As for my pipe-dream, the one that started with just one dress for a friend, it has turned into something massive. As soon as the hem of that first dress was stitched and pressed, my dream transcended itself. I went from wanting to make one dress to wanting to build an empire. The sewing machine, and all the things that came with it, inspired me to create a name for myself: I decided I want to be the Brooke Davis of the real world. For those of you who don’t watch One Tree Hill, think the Bill Gates of the fashion world. This fictional high school character started a simple online dress shop at age 17, and in five short years had a multi-million dollar fashion corporation that included a self-titled magazine and a high-end men’s line. My empire, however, will not be limited to clothes. No, I’ve decided to include a clothing line (like Clothes Over Bros), a publishing house (to help bring someone elese’s ‘An Unkindness of Ravens’ to life), and a record label (Red Bedroom Records, but purple). It’ll be my three passions twisted into one messy and beautiful life. Maybe I’ll even get my own TV show out of the deal and then people can make references to it on their blogs like I just did with One Tree Hill.

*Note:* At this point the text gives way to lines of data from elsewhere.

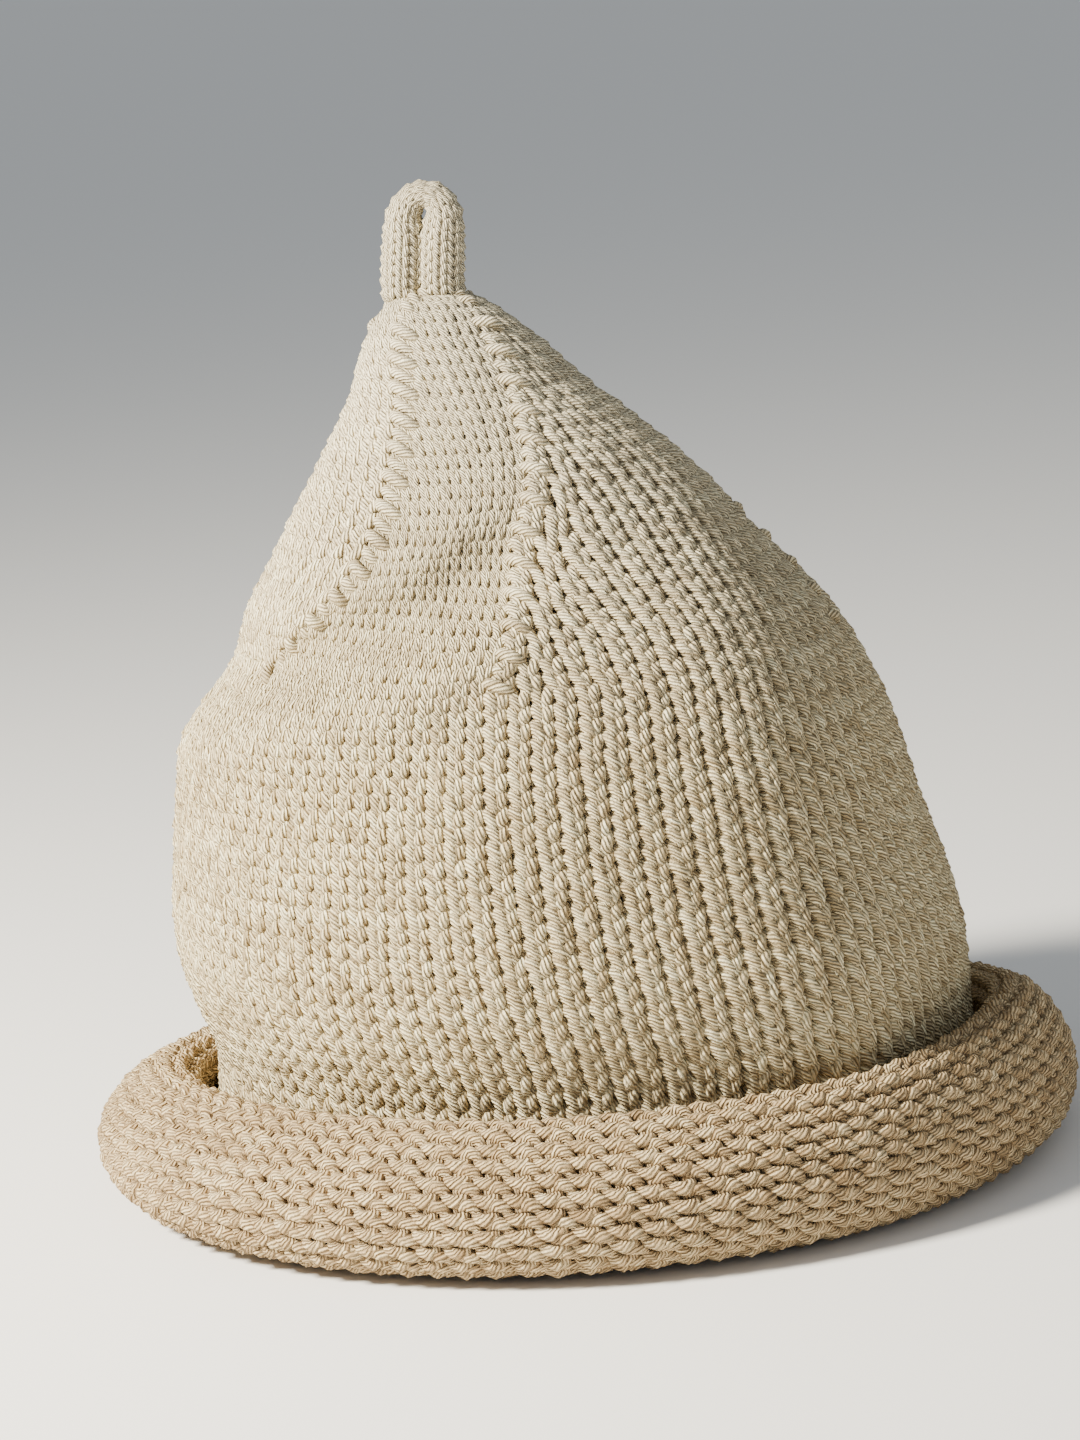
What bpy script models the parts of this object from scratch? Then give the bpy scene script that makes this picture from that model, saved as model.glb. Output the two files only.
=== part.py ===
# Hand-knitted pixie hat in thick plied yarn, standing on its rolled brim as it does on a table.
#
# The crown is a tall hollow body with a soft corner, a slanting crease and a tip that leans to one side.
# The brim is the bottom edge of the same fabric, rolled outward and up. A short knitted cord makes a loop
# on the tip. Metres, +Z up, +X to the right and -Y to the front. The origin is the middle of the brim's
# underside, on the surface that the hat stands on.

import bmesh
import bpy
import numpy as np

# Driving dimensions, in metres
BRIM_RADIUS = 0.1130
BRIM_HEIGHT = 0.0330
CROWN_RADIUS = 0.0886
CROWN_HEIGHT = 0.1660
FABRIC_THICKNESS = 0.0045
LOOP_HEIGHT = 0.0222
LOOP_CORD = 0.0098
LOOP_LEG_GAP = 0.0006
LOOP_LEAN = 0.0022
LOOP_OFFSET = 0.0008
SEAT_GAP = 0.0003

# Fineness of the faceted surfaces
SEGMENTS_ROUND = 56
CROWN_ROWS = 22
BRIM_STEPS_PER_SPAN = 2
LOOP_STATIONS = 25
LOOP_SIDES = 10
LOOP_SEARCH_FROM = 0.85
LOOP_SEARCH_STEPS = 61

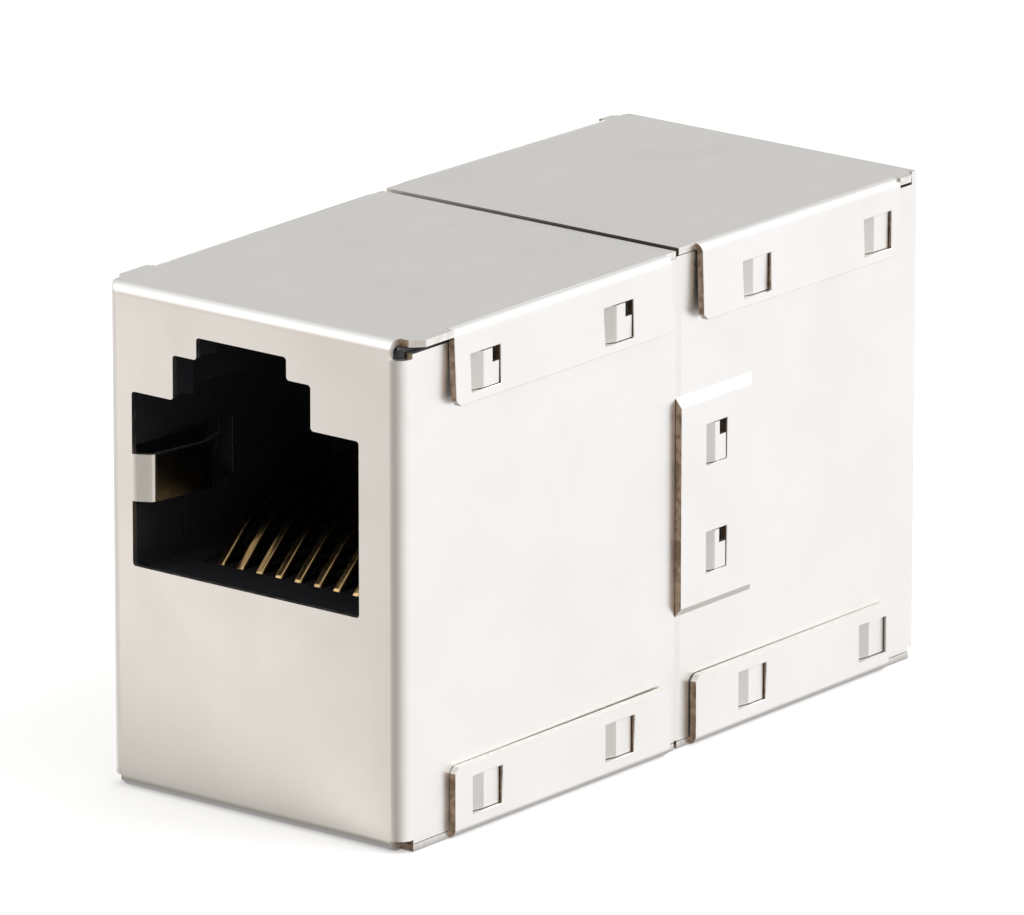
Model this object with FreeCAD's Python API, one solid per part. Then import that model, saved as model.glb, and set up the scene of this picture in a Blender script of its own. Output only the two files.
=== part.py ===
import FreeCAD
import Part

import math
import os
from collections import namedtuple

from FreeCAD import Vector

# In-line coupler for two 8-contact modular plugs: two folded sheet shells, joined
# end to end, over two jacks that stand on one circuit board.
# Millimetres. +Y runs from the front port to the rear port, +Z is up, and the
# origin is the middle of the underside. Each half is drawn with its port face on
# the plane y = 0 and its inside towards +Y, and is then put in its place.

# Whole object
OVERALL_LENGTH = 35.0

# Folded sheet
SHEET = 0.3
LAYER_GAP = 0.02                # play between two layers that lie on each other
SHELL_WIDTH = 15.4              # over the side panels
SHELL_HEIGHT = 21.4
SIDE_BEND = 0.65                # outside radius, front panel to side panels
END_BEND = 0.5                  # outside radius, front panel to top and bottom
FLAP_BEND = 0.4                 # outside radius, top and bottom to their flaps
PANEL_OUTER = SHELL_WIDTH / 2
PANEL_INNER = PANEL_OUTER - SHEET
FLAP_INNER = PANEL_OUTER + LAYER_GAP
FLAP_OUTER = FLAP_INNER + SHEET
CEILING = SHELL_HEIGHT - SHEET
RELIEF_WIDTH = 0.64             # corner reliefs of the front panel
RELIEF_TOP = 0.74
RELIEF_BOTTOM = 0.5
RELIEF_DEPTH = 0.72
CORNER_OVERLAP = 0.05           # of a closed corner, into the sheet around it
TOP_SLIT = 0.24                 # under the top plate, ahead of its flaps
FLAP_SLIT = 0.1                 # under the top plate, behind its flaps
PLATE_PLAY = 0.03               # elsewhere between both plates and the side panels
TOP_LIP = 8.0                   # half width of the top plate ahead of its flaps
TOP_LIP_CORNER = 0.5            # clipped corners of that width, next to the level bend
END_HALF_WIDTH = 7.65           # half width of both plates at the seam

# Flaps of the top and bottom, with windows that snap over lances of the side panels.
# They spring apart towards the seam, and so does the top.
FLAP_CORNER = 0.25
WINDOW_LENGTH = 1.9
WINDOW_HEIGHT = 1.6
LANCE_SIDE_GAP = 0.03
LANCE_END_GAP = 0.06
LANCE_ROOT = 0.5                # overlap with the panel that the lance grows from
LANCE_RAMP = 0.45               # share of the window's length on which a lance rises
LANCE_BEND = 0.45
LANCE_CORNER = (0.42, 0.6)      # along Y and Z, off the top of a tall lance's free end
TALL_RISE = 0.28
LOW_RISE = 0.18

# A flap runs from start to end along Y, and from the fold to its free edge. windows
# holds the Y at which each window starts, and window_low is their lower edge. flare is
# how far the free edge stands off, and rise how far the lances stand out.
Flap = namedtuple("Flap", "start end free_edge windows window_low flare rise")
# length is that of the side panels, and plate_length that of the top and bottom.
# spread is how far each flap leans out from its start to the seam, and lift is how far
# the top rises to it. closed_corners holds the sides, -1 for left and +1 for right, on
# which the top corner has no relief. free_end is +1 where the free ends of the lances
# point away from the port, else -1.
Shell = namedtuple("Shell",
                   "length plate_length top bottom spread lift closed_corners free_end")

FRONT_SHELL = Shell(
    length=17.95,
    plate_length=17.9,
    top=Flap(3.0, 17.2, 18.2, (4.0, 12.65), 18.6, 0.12, TALL_RISE),
    bottom=Flap(3.05, 17.2, 3.0, (4.2, 12.9), 0.78, 0.0, LOW_RISE),
    spread=0.08,
    lift=0.05,
    closed_corners=(-1,),
    free_end=1,
)
REAR_SHELL = Shell(
    length=17.02,
    plate_length=16.85,
    top=Flap(2.0, 15.7, 18.15, (2.7, 11.1), 18.57, 0.12, LOW_RISE),
    bottom=Flap(2.5, 16.0, 3.0, (2.7, 11.15), 0.83, 0.0, LOW_RISE),
    spread=0.04,
    lift=0.12,
    closed_corners=(-1, 1),
    free_end=-1,
)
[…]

It will be impossible to achieve, but I’ve got the dream and the basic skills. All that’s left is a little luck, a little faith, and a lot of hard work. For now though, until Lady Luck steps in, I’m left with the hard work. This means the thrill of hot-blooded plastic machine and the dangers of too-expensive fabric. And that’s okay, because I’m perfectly content with making a dress for a friend, a skirt for my mom, or slipcovers for my dad’s aging vinyl collection. As long as I’ve got a sharp needle and all-purpose thread, I think things are going to turn out alright for me, pipe dream or not.